<<<<

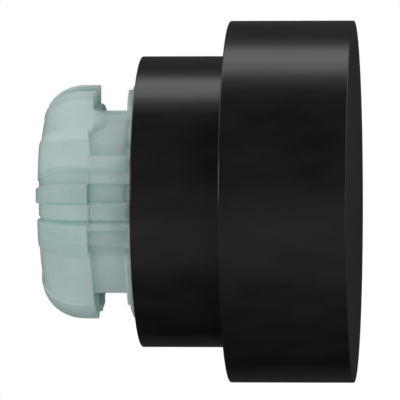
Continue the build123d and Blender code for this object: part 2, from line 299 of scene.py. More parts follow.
@dataclass(frozen=True)
class ClearNylon:
    """Natural glass-filled polyamide: pale grey-green, cloudy and slightly see-through, its colour painted
    lighter and darker with painted light and shade.
    """

    name: str
    # painted light and painted shade: the lit tone and the shaded tone, blended by the collar's
    # painted-shading mark
    painted_lit_colour: tuple[float, float, float] = (0.63, 0.775, 0.77)
    painted_shade_colour: tuple[float, float, float] = (0.325, 0.465, 0.455)
    fleck_gain: float = 1.06
    cloud_spread: float = 0.07
    cloud: Grain = Grain(260.0, 4.0, 0.55)
    fibres: Grain = Grain(3800.0, 3.0, 0.6, (1.0, 0.25, 1.0))
    gloss: float = 0.42
    gloss_under: float = 0.05
    gloss_over: float = 0.06
    depth: float = 0.004
    cloud_depth: float = 0.000010
    fibre_depth: float = 0.000003

    def build(self) -> bpy.types.Material:
        """Make the node material.

        Returns:
            The finished material.
        """
        sheet = NodeSheet(self.name)
        cloud = sheet.noise(self.cloud)
        fibres = sheet.noise(self.fibres)
        # painted light and shade: the mark blends the colour from the painted-shade tone to the painted-lit
        # tone; the random cloud drift on top is the nylon's own
        painted_shading = sheet.remap(sheet.attribute("painted_shading"), 0.0, 1.0, 0.0, 1.0)
        drift = sheet.spread(cloud, -self.cloud_spread, self.cloud_spread)
        pale = sheet.blend(sheet.maths("ADD", painted_shading, drift), self.painted_shade_colour, self.painted_lit_colour)
        fleck = tuple(min(1.0, part * self.fleck_gain) for part in self.painted_lit_colour)
        sheet.link(sheet.blend(sheet.remap(fibres, 0.58, 0.8, 0.0, 0.35), pale, fleck),
                   sheet.shader.inputs["Base Color"])
        sheet.link(sheet.spread(cloud, self.gloss - self.gloss_under, self.gloss + self.gloss_over),
                   sheet.shader.inputs["Roughness"])
        sheet.constant("IOR", 1.5)
        sheet.constant("Subsurface Weight", 1.0)
        sheet.constant("Subsurface Radius", (1.0, 1.15, 1.1))
        sheet.constant("Subsurface Scale", self.depth)
        sheet.bump([(cloud, self.cloud_depth), (fibres, self.fibre_depth)])
        return sheet.material


@dataclass(frozen=True)
class SealRubber:
    """Matt black nitrile rubber with a dusty bloom and fine pores."""

    name: str
    colour: tuple[float, float, float] = (0.012, 0.012, 0.012)
    bloom: tuple[float, float, float] = (0.035, 0.034, 0.032)
    dust: Grain = Grain(600.0, 5.0, 0.65)
    pores: Grain = Grain(7000.0, 2.0, 0.5)
    least_dull: float = 0.62
    most_dull: float = 0.8
    pore_depth: float = 0.000006
    dust_depth: float = 0.000008

    def build(self) -> bpy.types.Material:
        """Make the node material.

        Returns:
            The finished material.
        """
        sheet = NodeSheet(self.name)
        dust = sheet.noise(self.dust)
        sheet.link(sheet.blend(sheet.remap(dust, 0.5, 0.8, 0.0, 0.6), self.colour, self.bloom),
                   sheet.shader.inputs["Base Color"])
        sheet.link(sheet.spread(dust, self.least_dull, self.most_dull), sheet.shader.inputs["Roughness"])
        sheet.bump([(sheet.noise(self.pores), self.pore_depth), (dust, self.dust_depth)])
        return sheet.material


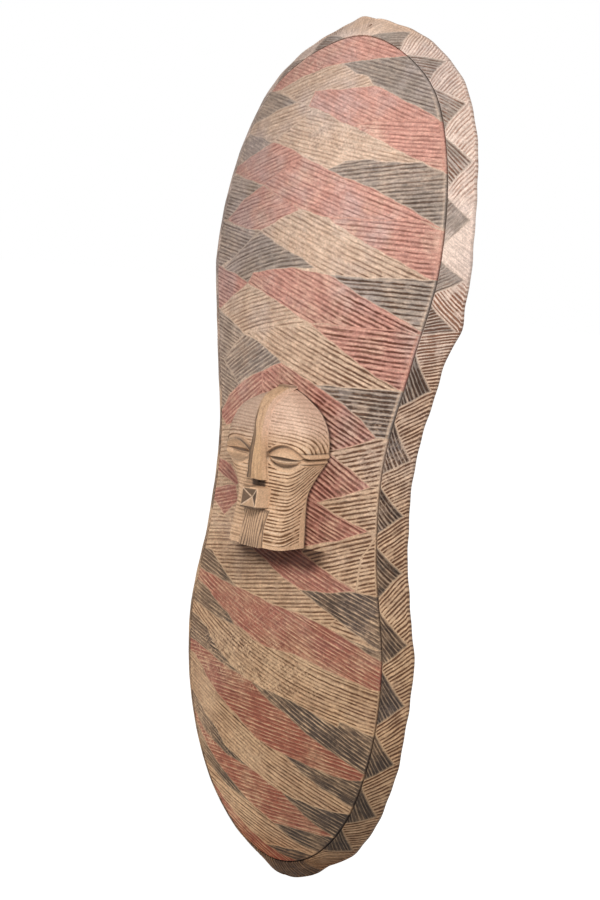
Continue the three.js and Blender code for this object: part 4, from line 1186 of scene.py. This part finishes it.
def crest_section(z):
    """Top width, base width and rise of the crest and nose at heights."""
    return look_up(CREST_CURVE, np.clip((z - MASK_FOOT) / MASK_HEIGHT, CREST[0][0], CREST[-1][0]))


def beard_section(z):
    """Top width, base width and rise of the beard at heights."""
    top, base, rise = look_up(BEARD_CURVE, np.clip((z - MASK_FOOT) / BEARD_HEIGHT, 0, 1))
    return top * BEARD_WIDTH, base * BEARD_WIDTH, rise * BEARD_RISE


def face_height(z):
    """Height of the mask's middle line over the wall plane."""
    return front_height(np.zeros(z.shape), z) + mask_section(z)[1]


def mask_gap(x, z):
    """How far places on the board are outside the mask's outline."""
    beyond = np.maximum(MASK_FOOT - z, 0) + np.maximum(z - MASK_TOP, 0)
    half = mask_section(np.clip(z, MASK_FOOT, MASK_TOP))[0]
    return np.hypot(np.maximum(np.abs(x - MASK_OFFSET) - half, 0), beyond)


def mask_front(z, columns):
    """Places on the uncut mask in rows, and their distance from its middle line along the wood."""
    half, depth, crown = mask_section(z)
    base = front_height(np.zeros(z.shape), z)
    power = 2 / MASK_SQUARENESS
    step = np.linspace(0, 1, 300)
    angle = math.pi / 2 * step ** 4 / (step ** 4 + (1 - step) ** 4)
    rows = []
    for side in (-1, 1):
        foot = front_height(MASK_OFFSET + side * half, z) + SEAT_GAP - base
        for row, level in enumerate(z):
            share = np.cos(angle) ** power
            rise = (depth[row] - crown[row]) * np.sin(angle) ** power
            rise = rise + crown[row] * (1 - share ** 2)
            x = np.concatenate([[half[row]], half[row] * share])
            rise = np.concatenate([[foot[row]], rise])
            length = np.concatenate([[0], np.cumsum(np.hypot(np.diff(x), np.diff(rise)))])
            at = length[-1] * np.arange(columns + 1) / columns
            x, rise = np.interp(at, length, x), np.interp(at, length, rise)
            place = [MASK_OFFSET + side * x, GRIP_DEPTH - base[row] - rise,
                     np.full(columns + 1, level), side * (length[-1] - at)]
            rows.append(np.stack(place, -1)[::-side])
    count = len(z)
    return np.stack([np.concatenate([a, b[1:]]) for a, b in zip(
        [row[::-1] for row in rows[:count]], rows[count:])])


def grid_outward(points):
    """Unit directions out of a grid of points."""
    way = np.cross(np.gradient(points, axis=1), np.gradient(points, axis=0))
    return way / np.maximum(np.linalg.norm(way, axis=-1), 1e-9)[..., None]


def almond(across, up, length, opening):
    """Distance inside an almond that has a length and an opening; negative outside it."""
    edge = opening / 2 * (1 - (2 * across / length) ** 2)
    slope = 4 * opening * across / length ** 2
    inside = (edge - np.abs(up)) / np.sqrt(1 + slope ** 2)
    beyond = -np.hypot(np.maximum(np.abs(across) - length / 2, 0), up)
    return np.where(np.abs(across) < length / 2, inside, np.minimum(inside, beyond))


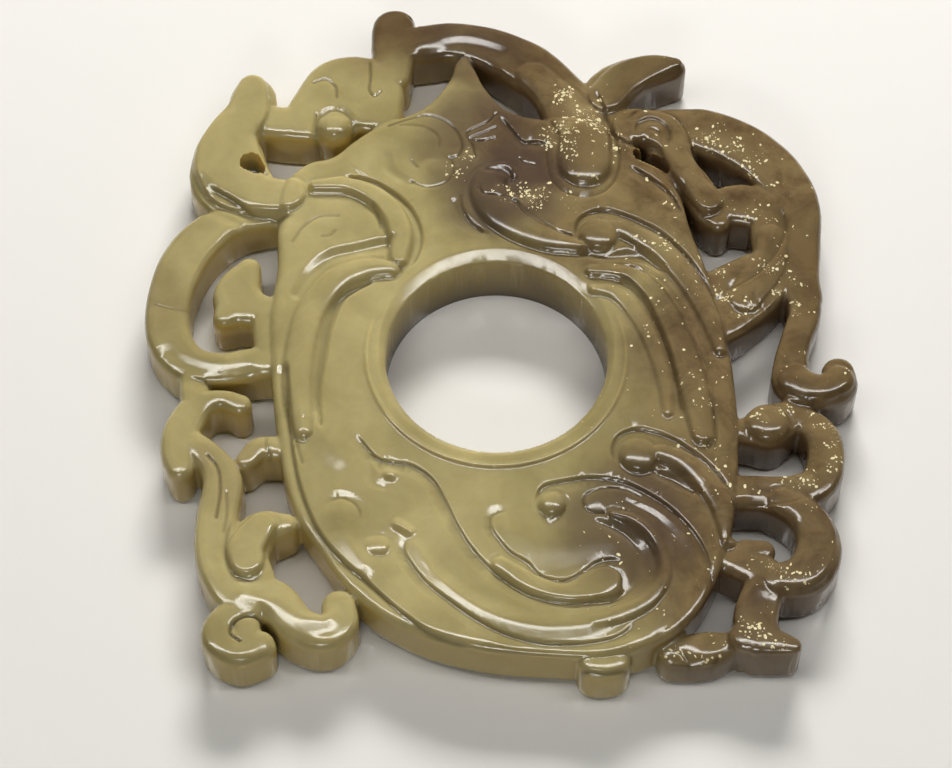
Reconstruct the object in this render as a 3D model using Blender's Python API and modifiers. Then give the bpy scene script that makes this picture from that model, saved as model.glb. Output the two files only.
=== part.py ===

>>>>

Task to carry out —
Output the complete data exactly as written.

Right answer —
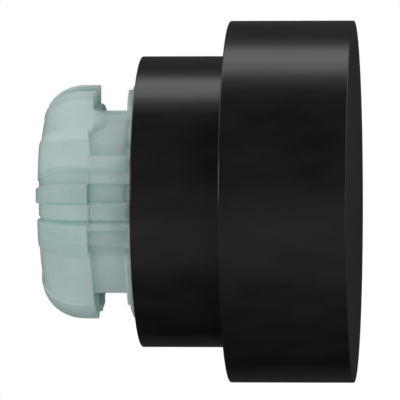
Continue the build123d and Blender code for this object: part 2, from line 299 of scene.py. More parts follow.
@dataclass(frozen=True)
class ClearNylon:
    """Natural glass-filled polyamide: pale grey-green, cloudy and slightly see-through, its colour painted
    lighter and darker with painted light and shade.
    """

    name: str
    # painted light and painted shade: the lit tone and the shaded tone, blended by the collar's
    # painted-shading mark
    painted_lit_colour: tuple[float, float, float] = (0.63, 0.775, 0.77)
    painted_shade_colour: tuple[float, float, float] = (0.325, 0.465, 0.455)
    fleck_gain: float = 1.06
    cloud_spread: float = 0.07
    cloud: Grain = Grain(260.0, 4.0, 0.55)
    fibres: Grain = Grain(3800.0, 3.0, 0.6, (1.0, 0.25, 1.0))
    gloss: float = 0.42
    gloss_under: float = 0.05
    gloss_over: float = 0.06
    depth: float = 0.004
    cloud_depth: float = 0.000010
    fibre_depth: float = 0.000003

    def build(self) -> bpy.types.Material:
        """Make the node material.

        Returns:
            The finished material.
        """
        sheet = NodeSheet(self.name)
        cloud = sheet.noise(self.cloud)
        fibres = sheet.noise(self.fibres)
        # painted light and shade: the mark blends the colour from the painted-shade tone to the painted-lit
        # tone; the random cloud drift on top is the nylon's own
        painted_shading = sheet.remap(sheet.attribute("painted_shading"), 0.0, 1.0, 0.0, 1.0)
        drift = sheet.spread(cloud, -self.cloud_spread, self.cloud_spread)
        pale = sheet.blend(sheet.maths("ADD", painted_shading, drift), self.painted_shade_colour, self.painted_lit_colour)
        fleck = tuple(min(1.0, part * self.fleck_gain) for part in self.painted_lit_colour)
        sheet.link(sheet.blend(sheet.remap(fibres, 0.58, 0.8, 0.0, 0.35), pale, fleck),
                   sheet.shader.inputs["Base Color"])
        sheet.link(sheet.spread(cloud, self.gloss - self.gloss_under, self.gloss + self.gloss_over),
                   sheet.shader.inputs["Roughness"])
        sheet.constant("IOR", 1.5)
        sheet.constant("Subsurface Weight", 1.0)
        sheet.constant("Subsurface Radius", (1.0, 1.15, 1.1))
        sheet.constant("Subsurface Scale", self.depth)
        sheet.bump([(cloud, self.cloud_depth), (fibres, self.fibre_depth)])
        return sheet.material


@dataclass(frozen=True)
class SealRubber:
    """Matt black nitrile rubber with a dusty bloom and fine pores."""

    name: str
    colour: tuple[float, float, float] = (0.012, 0.012, 0.012)
    bloom: tuple[float, float, float] = (0.035, 0.034, 0.032)
    dust: Grain = Grain(600.0, 5.0, 0.65)
    pores: Grain = Grain(7000.0, 2.0, 0.5)
    least_dull: float = 0.62
    most_dull: float = 0.8
    pore_depth: float = 0.000006
    dust_depth: float = 0.000008

    def build(self) -> bpy.types.Material:
        """Make the node material.

        Returns:
            The finished material.
        """
        sheet = NodeSheet(self.name)
        dust = sheet.noise(self.dust)
        sheet.link(sheet.blend(sheet.remap(dust, 0.5, 0.8, 0.0, 0.6), self.colour, self.bloom),
                   sheet.shader.inputs["Base Color"])
        sheet.link(sheet.spread(dust, self.least_dull, self.most_dull), sheet.shader.inputs["Roughness"])
        sheet.bump([(sheet.noise(self.pores), self.pore_depth), (dust, self.dust_depth)])
        return sheet.material


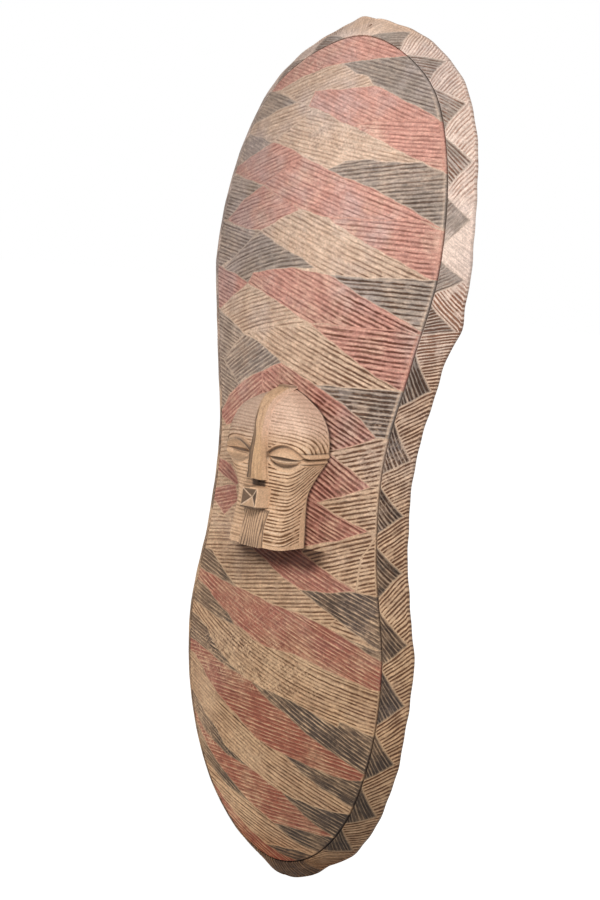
Continue the three.js and Blender code for this object: part 4, from line 1186 of scene.py. This part finishes it.
def crest_section(z):
    """Top width, base width and rise of the crest and nose at heights."""
    return look_up(CREST_CURVE, np.clip((z - MASK_FOOT) / MASK_HEIGHT, CREST[0][0], CREST[-1][0]))


def beard_section(z):
    """Top width, base width and rise of the beard at heights."""
    top, base, rise = look_up(BEARD_CURVE, np.clip((z - MASK_FOOT) / BEARD_HEIGHT, 0, 1))
    return top * BEARD_WIDTH, base * BEARD_WIDTH, rise * BEARD_RISE


def face_height(z):
    """Height of the mask's middle line over the wall plane."""
    return front_height(np.zeros(z.shape), z) + mask_section(z)[1]


def mask_gap(x, z):
    """How far places on the board are outside the mask's outline."""
    beyond = np.maximum(MASK_FOOT - z, 0) + np.maximum(z - MASK_TOP, 0)
    half = mask_section(np.clip(z, MASK_FOOT, MASK_TOP))[0]
    return np.hypot(np.maximum(np.abs(x - MASK_OFFSET) - half, 0), beyond)


def mask_front(z, columns):
    """Places on the uncut mask in rows, and their distance from its middle line along the wood."""
    half, depth, crown = mask_section(z)
    base = front_height(np.zeros(z.shape), z)
    power = 2 / MASK_SQUARENESS
    step = np.linspace(0, 1, 300)
    angle = math.pi / 2 * step ** 4 / (step ** 4 + (1 - step) ** 4)
    rows = []
    for side in (-1, 1):
        foot = front_height(MASK_OFFSET + side * half, z) + SEAT_GAP - base
        for row, level in enumerate(z):
            share = np.cos(angle) ** power
            rise = (depth[row] - crown[row]) * np.sin(angle) ** power
            rise = rise + crown[row] * (1 - share ** 2)
            x = np.concatenate([[half[row]], half[row] * share])
            rise = np.concatenate([[foot[row]], rise])
            length = np.concatenate([[0], np.cumsum(np.hypot(np.diff(x), np.diff(rise)))])
            at = length[-1] * np.arange(columns + 1) / columns
            x, rise = np.interp(at, length, x), np.interp(at, length, rise)
            place = [MASK_OFFSET + side * x, GRIP_DEPTH - base[row] - rise,
                     np.full(columns + 1, level), side * (length[-1] - at)]
            rows.append(np.stack(place, -1)[::-side])
    count = len(z)
    return np.stack([np.concatenate([a, b[1:]]) for a, b in zip(
        [row[::-1] for row in rows[:count]], rows[count:])])


def grid_outward(points):
    """Unit directions out of a grid of points."""
    way = np.cross(np.gradient(points, axis=1), np.gradient(points, axis=0))
    return way / np.maximum(np.linalg.norm(way, axis=-1), 1e-9)[..., None]


def almond(across, up, length, opening):
    """Distance inside an almond that has a length and an opening; negative outside it."""
    edge = opening / 2 * (1 - (2 * across / length) ** 2)
    slope = 4 * opening * across / length ** 2
    inside = (edge - np.abs(up)) / np.sqrt(1 + slope ** 2)
    beyond = -np.hypot(np.maximum(np.abs(across) - length / 2, 0), up)
    return np.where(np.abs(across) < length / 2, inside, np.minimum(inside, beyond))


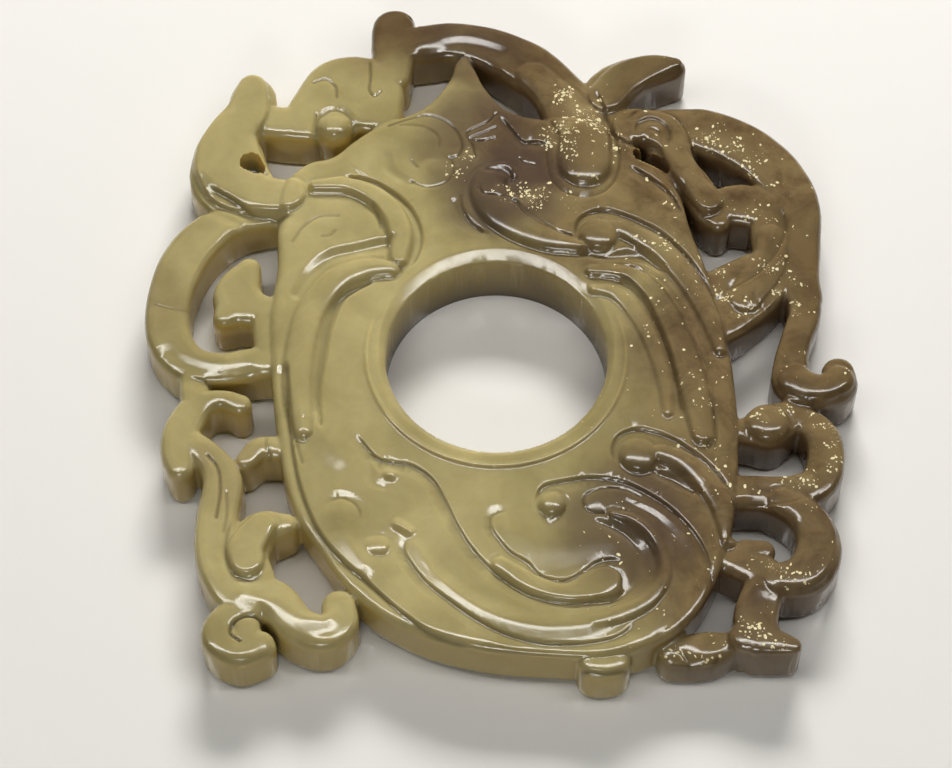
Reconstruct the object in this render as a 3D model using Blender's Python API and modifiers. Then give the bpy scene script that makes this picture from that model, saved as model.glb. Output the two files only.
=== part.py ===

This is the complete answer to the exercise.